--- START Given information ---

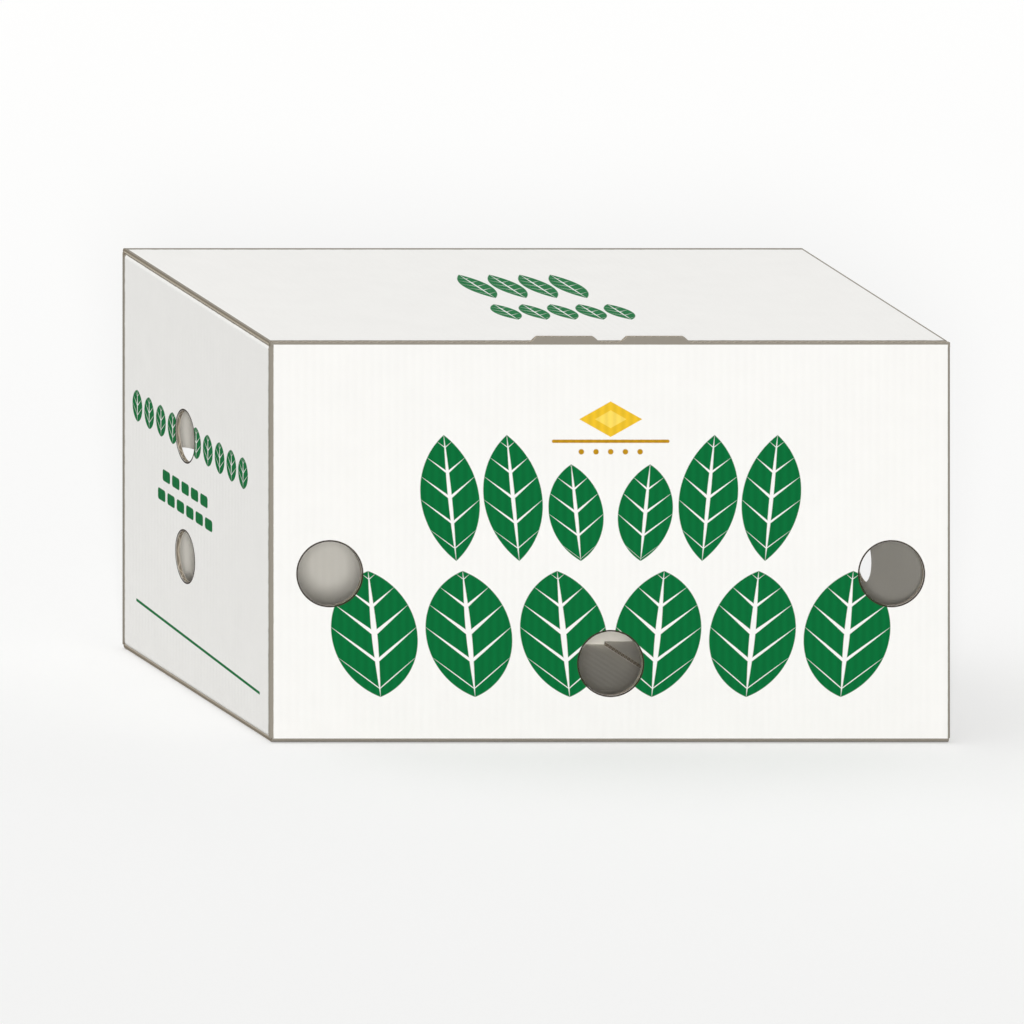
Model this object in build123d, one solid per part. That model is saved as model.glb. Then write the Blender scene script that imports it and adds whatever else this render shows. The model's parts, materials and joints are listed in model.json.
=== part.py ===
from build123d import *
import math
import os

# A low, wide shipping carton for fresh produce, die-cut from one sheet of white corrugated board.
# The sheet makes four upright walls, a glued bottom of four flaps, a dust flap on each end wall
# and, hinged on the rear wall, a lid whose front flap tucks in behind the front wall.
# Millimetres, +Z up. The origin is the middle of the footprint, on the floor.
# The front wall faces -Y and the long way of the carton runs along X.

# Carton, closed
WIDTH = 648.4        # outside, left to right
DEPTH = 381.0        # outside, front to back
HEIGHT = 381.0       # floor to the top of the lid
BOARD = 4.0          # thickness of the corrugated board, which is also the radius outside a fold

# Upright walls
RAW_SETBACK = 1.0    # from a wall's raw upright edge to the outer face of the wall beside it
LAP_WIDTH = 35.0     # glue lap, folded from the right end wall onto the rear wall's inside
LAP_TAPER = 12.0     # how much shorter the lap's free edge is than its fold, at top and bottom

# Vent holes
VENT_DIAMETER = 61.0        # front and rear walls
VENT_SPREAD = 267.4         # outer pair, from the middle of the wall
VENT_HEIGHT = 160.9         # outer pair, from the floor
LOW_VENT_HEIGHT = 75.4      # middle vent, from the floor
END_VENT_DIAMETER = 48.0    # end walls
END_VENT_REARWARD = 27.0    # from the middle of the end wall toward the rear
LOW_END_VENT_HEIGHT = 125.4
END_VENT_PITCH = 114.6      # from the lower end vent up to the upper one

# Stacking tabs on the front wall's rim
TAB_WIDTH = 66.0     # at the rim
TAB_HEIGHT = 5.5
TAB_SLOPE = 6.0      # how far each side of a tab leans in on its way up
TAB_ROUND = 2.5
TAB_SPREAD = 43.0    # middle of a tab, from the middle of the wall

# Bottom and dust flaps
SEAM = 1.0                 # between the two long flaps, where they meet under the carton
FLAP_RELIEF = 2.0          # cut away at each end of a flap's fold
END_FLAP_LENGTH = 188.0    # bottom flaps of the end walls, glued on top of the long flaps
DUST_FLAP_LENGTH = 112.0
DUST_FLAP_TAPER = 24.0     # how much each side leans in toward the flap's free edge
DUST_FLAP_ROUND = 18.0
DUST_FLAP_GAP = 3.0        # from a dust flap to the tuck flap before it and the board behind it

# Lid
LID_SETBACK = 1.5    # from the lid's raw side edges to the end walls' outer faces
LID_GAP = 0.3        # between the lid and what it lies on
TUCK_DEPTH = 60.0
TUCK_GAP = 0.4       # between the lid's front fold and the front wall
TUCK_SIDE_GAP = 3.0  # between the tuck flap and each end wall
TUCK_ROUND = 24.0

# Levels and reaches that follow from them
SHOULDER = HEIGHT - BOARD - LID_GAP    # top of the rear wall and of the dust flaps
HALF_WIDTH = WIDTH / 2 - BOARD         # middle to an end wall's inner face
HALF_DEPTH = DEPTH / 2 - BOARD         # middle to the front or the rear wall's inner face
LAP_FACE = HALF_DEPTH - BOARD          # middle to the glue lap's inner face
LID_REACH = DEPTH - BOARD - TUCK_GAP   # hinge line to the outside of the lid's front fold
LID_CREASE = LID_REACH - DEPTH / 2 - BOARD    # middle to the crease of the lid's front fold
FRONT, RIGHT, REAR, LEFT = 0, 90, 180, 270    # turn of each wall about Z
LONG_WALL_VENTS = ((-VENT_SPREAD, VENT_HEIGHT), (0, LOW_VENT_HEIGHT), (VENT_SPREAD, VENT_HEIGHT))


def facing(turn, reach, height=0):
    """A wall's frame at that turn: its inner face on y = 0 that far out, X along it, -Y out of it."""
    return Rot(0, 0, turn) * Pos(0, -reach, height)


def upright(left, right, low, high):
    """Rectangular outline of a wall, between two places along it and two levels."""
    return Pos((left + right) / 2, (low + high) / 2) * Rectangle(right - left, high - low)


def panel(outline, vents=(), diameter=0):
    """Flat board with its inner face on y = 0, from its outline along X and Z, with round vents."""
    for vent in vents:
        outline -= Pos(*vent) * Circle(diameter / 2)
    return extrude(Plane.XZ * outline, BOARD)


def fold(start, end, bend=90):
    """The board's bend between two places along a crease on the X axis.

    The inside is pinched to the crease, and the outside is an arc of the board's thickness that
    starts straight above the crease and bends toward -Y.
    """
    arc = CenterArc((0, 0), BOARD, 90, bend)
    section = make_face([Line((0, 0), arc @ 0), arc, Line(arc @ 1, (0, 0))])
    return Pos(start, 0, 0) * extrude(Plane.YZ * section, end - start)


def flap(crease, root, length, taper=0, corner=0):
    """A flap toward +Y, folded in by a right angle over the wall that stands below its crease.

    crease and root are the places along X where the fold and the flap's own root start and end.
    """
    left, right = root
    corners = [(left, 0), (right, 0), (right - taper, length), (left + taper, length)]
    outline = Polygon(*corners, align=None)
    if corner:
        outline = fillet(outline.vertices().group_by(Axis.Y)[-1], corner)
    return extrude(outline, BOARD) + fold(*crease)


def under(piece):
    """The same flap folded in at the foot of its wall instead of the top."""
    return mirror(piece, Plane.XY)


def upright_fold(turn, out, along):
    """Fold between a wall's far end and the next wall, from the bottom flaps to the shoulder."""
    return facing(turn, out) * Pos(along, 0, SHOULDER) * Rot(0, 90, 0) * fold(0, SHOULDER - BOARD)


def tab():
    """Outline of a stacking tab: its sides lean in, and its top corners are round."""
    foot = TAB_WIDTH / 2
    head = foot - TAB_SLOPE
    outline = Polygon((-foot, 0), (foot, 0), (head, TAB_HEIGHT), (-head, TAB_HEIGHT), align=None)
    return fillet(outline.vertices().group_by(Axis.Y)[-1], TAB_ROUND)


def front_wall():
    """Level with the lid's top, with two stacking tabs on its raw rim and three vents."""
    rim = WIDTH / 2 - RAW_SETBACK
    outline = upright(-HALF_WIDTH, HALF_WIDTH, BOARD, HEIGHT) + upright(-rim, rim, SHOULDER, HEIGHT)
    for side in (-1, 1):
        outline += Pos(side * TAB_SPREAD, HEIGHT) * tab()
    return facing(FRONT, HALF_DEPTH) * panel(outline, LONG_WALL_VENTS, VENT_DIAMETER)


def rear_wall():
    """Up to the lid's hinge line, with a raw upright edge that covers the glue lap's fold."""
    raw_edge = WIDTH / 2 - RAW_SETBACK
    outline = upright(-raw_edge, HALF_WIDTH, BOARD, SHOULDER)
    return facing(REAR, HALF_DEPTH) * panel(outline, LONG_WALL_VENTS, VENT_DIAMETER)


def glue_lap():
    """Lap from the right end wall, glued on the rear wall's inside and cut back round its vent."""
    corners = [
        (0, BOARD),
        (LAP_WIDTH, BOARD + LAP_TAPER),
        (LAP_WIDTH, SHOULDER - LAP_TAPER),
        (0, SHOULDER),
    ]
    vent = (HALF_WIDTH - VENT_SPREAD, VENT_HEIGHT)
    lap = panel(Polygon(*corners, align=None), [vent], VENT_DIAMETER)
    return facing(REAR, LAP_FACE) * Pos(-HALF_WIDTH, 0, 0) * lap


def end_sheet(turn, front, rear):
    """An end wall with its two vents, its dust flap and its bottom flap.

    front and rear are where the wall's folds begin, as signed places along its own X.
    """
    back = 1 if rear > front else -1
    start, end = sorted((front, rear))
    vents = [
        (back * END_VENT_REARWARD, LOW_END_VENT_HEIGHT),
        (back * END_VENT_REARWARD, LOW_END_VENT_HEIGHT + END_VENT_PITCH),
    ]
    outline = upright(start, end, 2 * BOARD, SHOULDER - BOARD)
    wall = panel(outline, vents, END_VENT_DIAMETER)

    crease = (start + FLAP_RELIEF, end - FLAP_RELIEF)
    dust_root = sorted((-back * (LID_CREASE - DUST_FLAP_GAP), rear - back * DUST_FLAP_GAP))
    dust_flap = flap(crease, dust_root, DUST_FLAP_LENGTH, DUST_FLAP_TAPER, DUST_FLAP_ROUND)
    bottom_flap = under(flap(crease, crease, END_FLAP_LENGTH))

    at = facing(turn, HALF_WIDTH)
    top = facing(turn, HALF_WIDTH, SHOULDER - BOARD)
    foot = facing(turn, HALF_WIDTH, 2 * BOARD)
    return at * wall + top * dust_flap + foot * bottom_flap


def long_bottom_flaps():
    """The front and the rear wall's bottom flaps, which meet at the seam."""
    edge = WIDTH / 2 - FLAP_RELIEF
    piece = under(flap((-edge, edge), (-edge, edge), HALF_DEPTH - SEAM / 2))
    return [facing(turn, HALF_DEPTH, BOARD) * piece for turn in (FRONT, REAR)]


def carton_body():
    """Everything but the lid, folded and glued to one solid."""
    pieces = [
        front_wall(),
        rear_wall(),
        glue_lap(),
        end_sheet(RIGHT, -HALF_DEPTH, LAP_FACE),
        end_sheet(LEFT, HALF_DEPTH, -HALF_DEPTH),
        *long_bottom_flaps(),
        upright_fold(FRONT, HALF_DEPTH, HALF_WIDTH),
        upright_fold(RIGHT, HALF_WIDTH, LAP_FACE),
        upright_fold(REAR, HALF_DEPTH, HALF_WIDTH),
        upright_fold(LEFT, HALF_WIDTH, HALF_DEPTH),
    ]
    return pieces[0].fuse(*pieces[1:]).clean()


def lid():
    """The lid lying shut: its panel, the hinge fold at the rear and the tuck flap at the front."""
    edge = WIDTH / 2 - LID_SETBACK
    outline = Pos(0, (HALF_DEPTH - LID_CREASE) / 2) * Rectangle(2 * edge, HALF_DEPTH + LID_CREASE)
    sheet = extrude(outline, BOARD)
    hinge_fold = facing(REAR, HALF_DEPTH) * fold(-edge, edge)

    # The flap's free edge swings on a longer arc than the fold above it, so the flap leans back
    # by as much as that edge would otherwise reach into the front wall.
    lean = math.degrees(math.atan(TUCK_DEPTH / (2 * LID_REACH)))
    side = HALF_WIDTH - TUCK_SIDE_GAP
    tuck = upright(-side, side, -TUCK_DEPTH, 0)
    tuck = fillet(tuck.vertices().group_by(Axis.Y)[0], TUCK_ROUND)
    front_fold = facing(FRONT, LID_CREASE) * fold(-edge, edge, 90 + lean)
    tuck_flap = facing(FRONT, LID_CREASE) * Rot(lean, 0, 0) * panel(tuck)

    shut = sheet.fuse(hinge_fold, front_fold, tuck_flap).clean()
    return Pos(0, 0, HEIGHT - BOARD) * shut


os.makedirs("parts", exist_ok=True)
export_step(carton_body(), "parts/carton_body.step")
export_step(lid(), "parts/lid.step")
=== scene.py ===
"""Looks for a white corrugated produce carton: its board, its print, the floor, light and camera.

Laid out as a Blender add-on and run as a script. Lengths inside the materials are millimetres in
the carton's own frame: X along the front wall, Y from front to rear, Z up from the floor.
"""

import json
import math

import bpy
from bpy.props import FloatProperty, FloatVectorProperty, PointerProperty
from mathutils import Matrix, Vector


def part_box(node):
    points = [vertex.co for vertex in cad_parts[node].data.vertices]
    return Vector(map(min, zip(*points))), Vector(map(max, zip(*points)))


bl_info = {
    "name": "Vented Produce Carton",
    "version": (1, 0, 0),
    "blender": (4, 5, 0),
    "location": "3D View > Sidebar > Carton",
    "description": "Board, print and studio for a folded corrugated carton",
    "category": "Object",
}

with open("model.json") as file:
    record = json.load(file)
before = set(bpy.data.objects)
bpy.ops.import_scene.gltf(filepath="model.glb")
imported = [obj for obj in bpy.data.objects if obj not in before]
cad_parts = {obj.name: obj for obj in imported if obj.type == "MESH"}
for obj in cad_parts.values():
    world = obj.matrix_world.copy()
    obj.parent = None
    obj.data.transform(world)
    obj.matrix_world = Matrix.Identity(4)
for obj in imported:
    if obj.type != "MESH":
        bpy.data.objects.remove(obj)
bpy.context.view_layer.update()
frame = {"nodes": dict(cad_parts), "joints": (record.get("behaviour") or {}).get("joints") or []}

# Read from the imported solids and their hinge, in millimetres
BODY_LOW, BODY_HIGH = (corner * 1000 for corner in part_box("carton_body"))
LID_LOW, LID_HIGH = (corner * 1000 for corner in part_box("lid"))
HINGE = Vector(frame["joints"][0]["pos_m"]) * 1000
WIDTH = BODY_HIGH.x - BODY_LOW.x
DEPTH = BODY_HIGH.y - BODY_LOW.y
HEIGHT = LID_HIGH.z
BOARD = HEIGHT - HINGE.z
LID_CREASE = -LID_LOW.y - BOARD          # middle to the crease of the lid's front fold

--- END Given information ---
--- START Given information ---

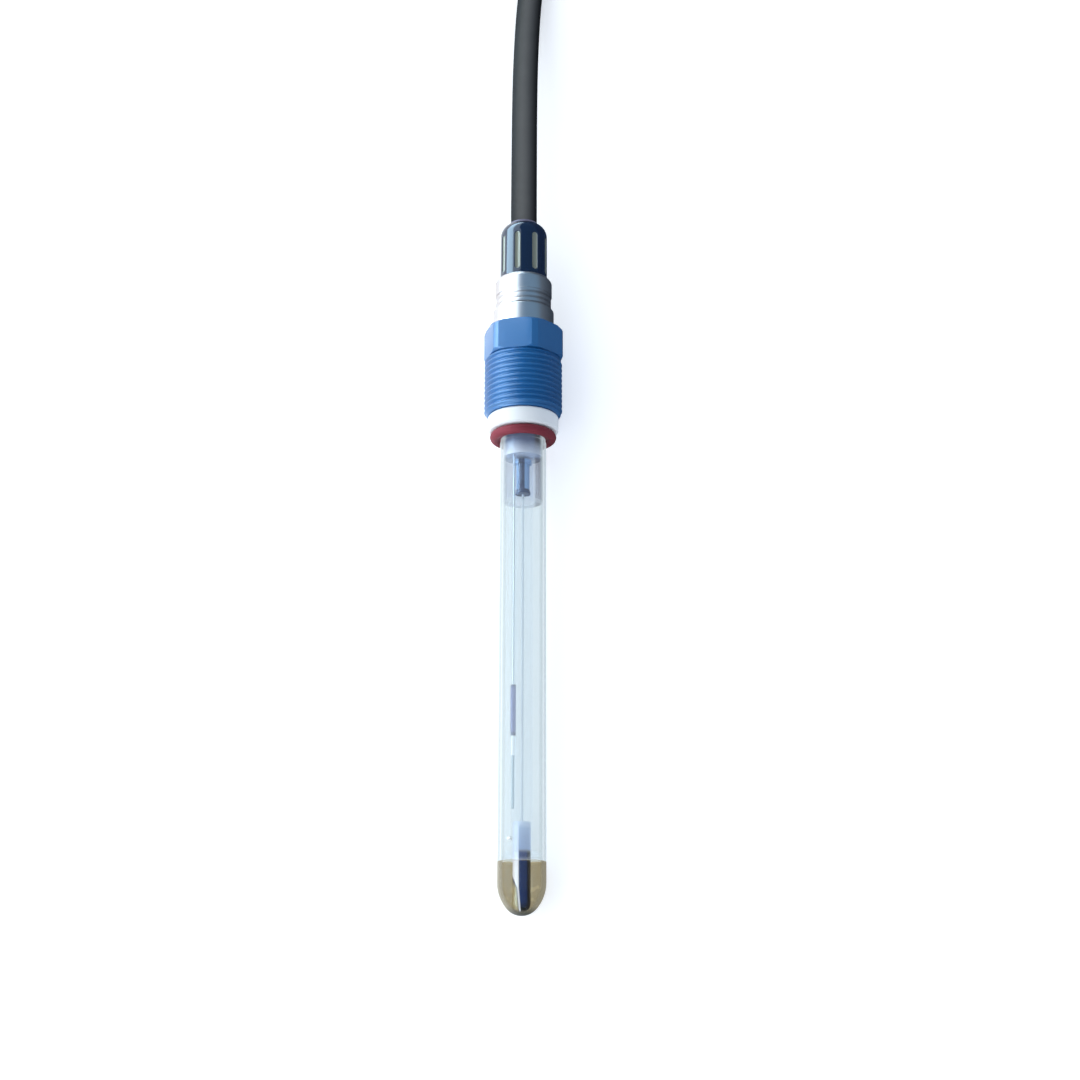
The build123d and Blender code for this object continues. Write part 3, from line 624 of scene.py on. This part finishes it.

--- END Given information ---

◆ **Task objective**
Write out only the lines that run from the line containing "in imported if" through the line containing "LID_CREASE = -LID_LOW.y", both included, exactly as they appear above.

◆ **Result for this task**
cad_parts = {obj.name: obj for obj in imported if obj.type == "MESH"}
for obj in cad_parts.values():
    world = obj.matrix_world.copy()
    obj.parent = None
    obj.data.transform(world)
    obj.matrix_world = Matrix.Identity(4)
for obj in imported:
    if obj.type != "MESH":
        bpy.data.objects.remove(obj)
bpy.context.view_layer.update()
frame = {"nodes": dict(cad_parts), "joints": (record.get("behaviour") or {}).get("joints") or []}

# Read from the imported solids and their hinge, in millimetres
BODY_LOW, BODY_HIGH = (corner * 1000 for corner in part_box("carton_body"))
LID_LOW, LID_HIGH = (corner * 1000 for corner in part_box("lid"))
HINGE = Vector(frame["joints"][0]["pos_m"]) * 1000
WIDTH = BODY_HIGH.x - BODY_LOW.x
DEPTH = BODY_HIGH.y - BODY_LOW.y
HEIGHT = LID_HIGH.z
BOARD = HEIGHT - HINGE.z
LID_CREASE = -LID_LOW.y - BOARD          # middle to the crease of the lid's front fold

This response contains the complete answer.